The weather was all anti-Christmas too. We got snow leading up to the big day, just before Christmas Eve is got all warm and rained and the snow was gone just in time for the holiday. Then, as if on cue, it started snowing again yesterday and as I look out the window, it’s spitting snow right now and everything is a lovely white. Literally, the only days of the past week or so without snow on the ground were Christmas and the days sandwiching it.
We’re also quite militant about getting rid of Christmas. I don’t understand decorating on (or before if the lights I see on houses were any indication) Thanksgiving and leaving all that crap up into the new year. Seems weird to me to spend a tenth of your life with lights and garland and the usual crap strewn about your home. Over the years we seem to have settled into a nice pattern of getting a tree and putting up decorations the first weekend in December and taking it all away the weekend after Christmas. This year that meant a nice three-week window of festive joy. Exactly enough as far as I’m concerned. Things are back to normal and I like it.
And to top it all off we’ll be spending New Year’s eve at the hotel. Seems appropriate to ring in a new decade with my wife at work being as that’s exactly how we spent it 10 years ago ruinging in the new Millennium. Yeah, we spent the biggest New Year’s celebration in 1000 years with my wife as she worked. It was literally, the two of us and our daughter (this was before our son) and the hotel maintenance guy standing in an empty lobby watching the ball drop on TV.
No big deal though. Crap like that is usually overrated and sometimes (a lot of the time, really) that’s the price you pay for being the boss. But on the flip side it’s because she’s the boss that we can have Cristmases that include TVs, laptops and event tickets as stocking stuffers.
Even after all these years, I’m still often amazed (though not surprised) at the attitudes of most (not all) hourly employees that have worked for my wife. It’s simply been too many over the years for it to be a fluke or something. The sample size is wide and vast and the results are always the same. Most of these people go out of their way to do the bare minimum and take advantage of the system any chance they get. I’m also convinced this attitude is exactly why most of these people are stuck in basic, hourly positions. Of course, they never see it that way. They’re always the first to complain about never getting a break or getting screwed. They think they have a crappy attitude because life keeps shitting on them when the truth is life keeps shitting on them because they have a crappy attitude…and like I said you see it time and time again. They just don’t see it. They think the coworker who got the promotion was just lucky. They don’t see that that person went above and beyond – actually helped out, did what was needed and picked up the slack when others dropped the ball.

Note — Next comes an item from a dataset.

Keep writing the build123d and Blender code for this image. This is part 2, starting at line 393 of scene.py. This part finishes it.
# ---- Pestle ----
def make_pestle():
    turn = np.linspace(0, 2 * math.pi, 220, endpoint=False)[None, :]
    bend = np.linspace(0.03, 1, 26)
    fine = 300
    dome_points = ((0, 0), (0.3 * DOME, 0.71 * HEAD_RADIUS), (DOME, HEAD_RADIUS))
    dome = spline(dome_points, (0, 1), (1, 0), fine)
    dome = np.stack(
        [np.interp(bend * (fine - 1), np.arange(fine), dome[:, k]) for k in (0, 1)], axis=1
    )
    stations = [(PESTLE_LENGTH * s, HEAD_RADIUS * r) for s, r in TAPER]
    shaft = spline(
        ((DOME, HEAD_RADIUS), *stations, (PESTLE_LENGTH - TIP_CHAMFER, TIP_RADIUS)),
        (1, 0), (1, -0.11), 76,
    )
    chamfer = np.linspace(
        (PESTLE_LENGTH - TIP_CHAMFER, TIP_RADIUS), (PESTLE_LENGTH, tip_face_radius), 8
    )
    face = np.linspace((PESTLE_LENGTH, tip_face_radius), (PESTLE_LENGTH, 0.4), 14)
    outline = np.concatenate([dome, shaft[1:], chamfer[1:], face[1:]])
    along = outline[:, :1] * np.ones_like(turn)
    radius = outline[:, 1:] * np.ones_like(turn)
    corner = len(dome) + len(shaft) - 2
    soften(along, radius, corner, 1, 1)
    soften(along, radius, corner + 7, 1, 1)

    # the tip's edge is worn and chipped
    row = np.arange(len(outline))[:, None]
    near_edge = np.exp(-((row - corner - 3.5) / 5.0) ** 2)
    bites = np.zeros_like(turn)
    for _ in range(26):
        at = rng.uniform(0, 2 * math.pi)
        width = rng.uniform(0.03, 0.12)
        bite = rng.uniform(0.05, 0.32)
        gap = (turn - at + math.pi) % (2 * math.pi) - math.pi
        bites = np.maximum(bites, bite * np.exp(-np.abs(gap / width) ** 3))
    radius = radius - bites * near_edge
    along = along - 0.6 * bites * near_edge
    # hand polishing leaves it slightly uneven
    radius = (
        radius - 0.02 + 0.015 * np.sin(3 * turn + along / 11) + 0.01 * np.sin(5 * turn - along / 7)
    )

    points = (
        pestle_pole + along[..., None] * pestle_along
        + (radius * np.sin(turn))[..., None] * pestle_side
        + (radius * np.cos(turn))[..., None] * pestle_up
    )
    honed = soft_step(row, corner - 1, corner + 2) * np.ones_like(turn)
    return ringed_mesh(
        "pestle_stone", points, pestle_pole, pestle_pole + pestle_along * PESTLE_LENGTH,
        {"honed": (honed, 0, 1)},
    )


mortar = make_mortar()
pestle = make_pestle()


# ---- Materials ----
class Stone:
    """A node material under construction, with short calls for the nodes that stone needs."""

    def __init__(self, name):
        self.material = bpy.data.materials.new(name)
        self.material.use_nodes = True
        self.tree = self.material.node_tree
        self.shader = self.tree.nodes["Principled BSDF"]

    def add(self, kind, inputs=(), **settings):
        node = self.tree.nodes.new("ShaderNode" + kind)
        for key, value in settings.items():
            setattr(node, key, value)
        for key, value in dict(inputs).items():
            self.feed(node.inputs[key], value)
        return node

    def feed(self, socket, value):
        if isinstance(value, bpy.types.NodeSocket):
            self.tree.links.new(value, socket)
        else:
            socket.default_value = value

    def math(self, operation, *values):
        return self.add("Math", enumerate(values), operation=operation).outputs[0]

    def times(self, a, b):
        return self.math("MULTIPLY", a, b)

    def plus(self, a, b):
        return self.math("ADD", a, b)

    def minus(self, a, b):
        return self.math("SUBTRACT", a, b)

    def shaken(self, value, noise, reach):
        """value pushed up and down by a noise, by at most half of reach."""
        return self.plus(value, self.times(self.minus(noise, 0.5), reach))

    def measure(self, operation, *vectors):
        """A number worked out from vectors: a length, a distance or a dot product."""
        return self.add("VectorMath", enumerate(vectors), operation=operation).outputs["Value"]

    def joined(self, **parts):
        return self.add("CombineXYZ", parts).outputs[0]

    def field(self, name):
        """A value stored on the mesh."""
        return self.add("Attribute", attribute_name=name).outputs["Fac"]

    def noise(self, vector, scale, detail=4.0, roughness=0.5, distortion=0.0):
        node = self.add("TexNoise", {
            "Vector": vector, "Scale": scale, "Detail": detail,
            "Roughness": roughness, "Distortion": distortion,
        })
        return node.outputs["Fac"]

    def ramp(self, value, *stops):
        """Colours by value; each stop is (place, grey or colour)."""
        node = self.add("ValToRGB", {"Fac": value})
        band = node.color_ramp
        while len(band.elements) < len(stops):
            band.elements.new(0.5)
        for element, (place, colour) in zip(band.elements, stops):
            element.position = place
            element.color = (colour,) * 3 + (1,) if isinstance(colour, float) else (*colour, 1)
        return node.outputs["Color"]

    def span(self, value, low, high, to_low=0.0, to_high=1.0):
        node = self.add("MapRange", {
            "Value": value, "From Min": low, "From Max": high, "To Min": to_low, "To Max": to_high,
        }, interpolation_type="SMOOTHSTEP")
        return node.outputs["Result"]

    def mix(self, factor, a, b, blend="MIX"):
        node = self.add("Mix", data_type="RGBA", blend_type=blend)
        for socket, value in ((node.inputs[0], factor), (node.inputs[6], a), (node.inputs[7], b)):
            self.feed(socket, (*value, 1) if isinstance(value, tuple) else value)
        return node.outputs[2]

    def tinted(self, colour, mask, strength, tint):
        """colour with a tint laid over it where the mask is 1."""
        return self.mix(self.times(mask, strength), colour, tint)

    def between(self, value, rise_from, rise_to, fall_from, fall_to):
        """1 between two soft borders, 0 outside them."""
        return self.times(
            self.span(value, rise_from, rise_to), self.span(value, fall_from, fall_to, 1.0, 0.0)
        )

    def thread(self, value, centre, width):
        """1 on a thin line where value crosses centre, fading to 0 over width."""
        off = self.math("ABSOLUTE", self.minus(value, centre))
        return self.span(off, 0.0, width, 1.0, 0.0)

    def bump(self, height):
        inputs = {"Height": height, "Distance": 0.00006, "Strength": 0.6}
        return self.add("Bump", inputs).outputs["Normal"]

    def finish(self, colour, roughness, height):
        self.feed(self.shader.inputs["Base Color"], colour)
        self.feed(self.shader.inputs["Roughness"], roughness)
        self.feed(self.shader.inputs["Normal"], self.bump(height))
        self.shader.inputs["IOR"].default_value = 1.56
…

That might have been a little confusing so let me put it into context. Basically, there’s no night auditor to work New Year’s even at the hotel. The weekend girl who would normally do Fri-Sun was fired last week after simply no-showing. What made it worse was that my wife and the front desk manager went out of their way to save her job after she missed so many shifts that she was supposed to be fired but gave them a sob story about hard times and her kids and such. My wife put her ass on the line to her bosses and saved the girl’s job with a stipulation that she had to show up for 30 days to have points removed…blah blah blah. Of course, my wife has been around the block a few times and suspected the worst, however a combo of a big heart and lack of potential replacements led her to not fire this girl, so she worded things in a way that if the girl started dicking around after that 30 she could fire her.
Lo and behold on days 31 and 32 the girl never showed. She got fired.

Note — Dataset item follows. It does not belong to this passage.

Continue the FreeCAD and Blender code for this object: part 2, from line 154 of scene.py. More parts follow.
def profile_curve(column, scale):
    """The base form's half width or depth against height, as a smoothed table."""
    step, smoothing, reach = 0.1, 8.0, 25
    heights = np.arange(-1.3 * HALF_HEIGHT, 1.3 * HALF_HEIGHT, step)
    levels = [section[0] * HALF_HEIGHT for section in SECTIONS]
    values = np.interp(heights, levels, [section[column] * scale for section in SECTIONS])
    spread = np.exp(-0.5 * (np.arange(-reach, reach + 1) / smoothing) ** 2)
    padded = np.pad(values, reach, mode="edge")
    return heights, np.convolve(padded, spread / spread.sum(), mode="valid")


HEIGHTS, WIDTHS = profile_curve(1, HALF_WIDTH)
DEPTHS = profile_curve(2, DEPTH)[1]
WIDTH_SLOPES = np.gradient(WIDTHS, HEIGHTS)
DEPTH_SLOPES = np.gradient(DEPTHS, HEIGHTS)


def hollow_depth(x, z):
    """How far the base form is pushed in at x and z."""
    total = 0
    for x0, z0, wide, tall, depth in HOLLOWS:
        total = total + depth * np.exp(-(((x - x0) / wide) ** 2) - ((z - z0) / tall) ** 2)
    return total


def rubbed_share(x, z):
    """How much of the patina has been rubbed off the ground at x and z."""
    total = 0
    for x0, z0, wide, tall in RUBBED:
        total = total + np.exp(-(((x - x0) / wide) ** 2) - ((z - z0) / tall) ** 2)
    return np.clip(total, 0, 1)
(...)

The other lady who does Mon-Thur has been at the hotel for years – long before my wife took over. She’s solid and does the work, but refuses to go beyond what she has to. She works her four days – no more. She’s also very afraid to drive in bad weather and knows that she has X number of sick days each year and uses then anytime it snows or whatever. Even more coveniently, if it’s a bad year and she uses all those days, she always manages to make it in after that. That leaves my wife with a worker who’s less than ideal, but she has absolutely no legal ground to push her out the door.
Which is probably not a bad thing as the employee pool seems to get worse and worse. I know times are supposed to be tough, but finding employees around here still isn’t easy. My wife interviewed two people after she fired the first girl I mentioned and before Christmas. The first was interested in the Audit position, but refused to work weekends. Well, the position that needs filled is the Fri-Sun one. Guess you don’t need a job that badly then. The second listed that they were interested in any position and once they found out it was Night Audit (the night shift, basically 10pm – 6am) they suddenly weren’t interested in any position anymore.

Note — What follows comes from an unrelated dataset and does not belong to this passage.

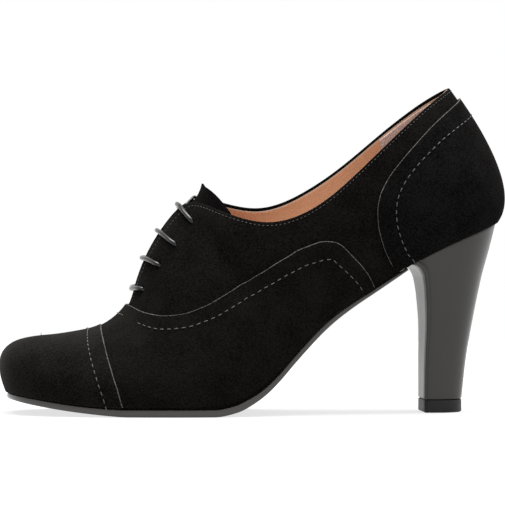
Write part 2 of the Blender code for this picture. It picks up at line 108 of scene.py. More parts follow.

There’s a reason the first girl doesn’t have a job and the second has been a night auditor with no advancement for nearly a decade (and that the two interviewees are jobless even) – they do nothing to get ahead. They’d also most likely (in my humble experience as the husband of the bosslady for so many years) be the first to complain about how they get screwed and how lucky people like my wife are.
They just don’t see it.
People like my wife get where they are because they deserve to be there. My wife is the type of person who would take that shitty overnight job if she needed work. She’s the type who went in and covered shift when the other idiots called off on holidays. She worked her way up and became the bosslady because she got it done, not because she did just what she had to…or less as the case may be. She’s still the first to run up to the third floor and start stripping beds if housekeeping is shoort staffed for the day…and what’s funnier (and sadly, typical) is the housekeeper reaction…which is usually, “You know how to clean a room!?” Like she never did a thing in her life other than sit behind a desk…or worse, like she does nothing but sit behind a desk. It’s those people – the ones who think that – that don’t get it and probably never will. They’re convinced life is screwing them and that those who get ahead are just lucky.
Whoa. Sorry for that rant. That just came out.
The point is, my family will be spending this New Year’s Eve alone with my wife as she works…and that’s ok. It’s because of quirky little things like that that have the ability to give ourselves Christmas hangovers.
Maybe that hangover isn’t so bad after all.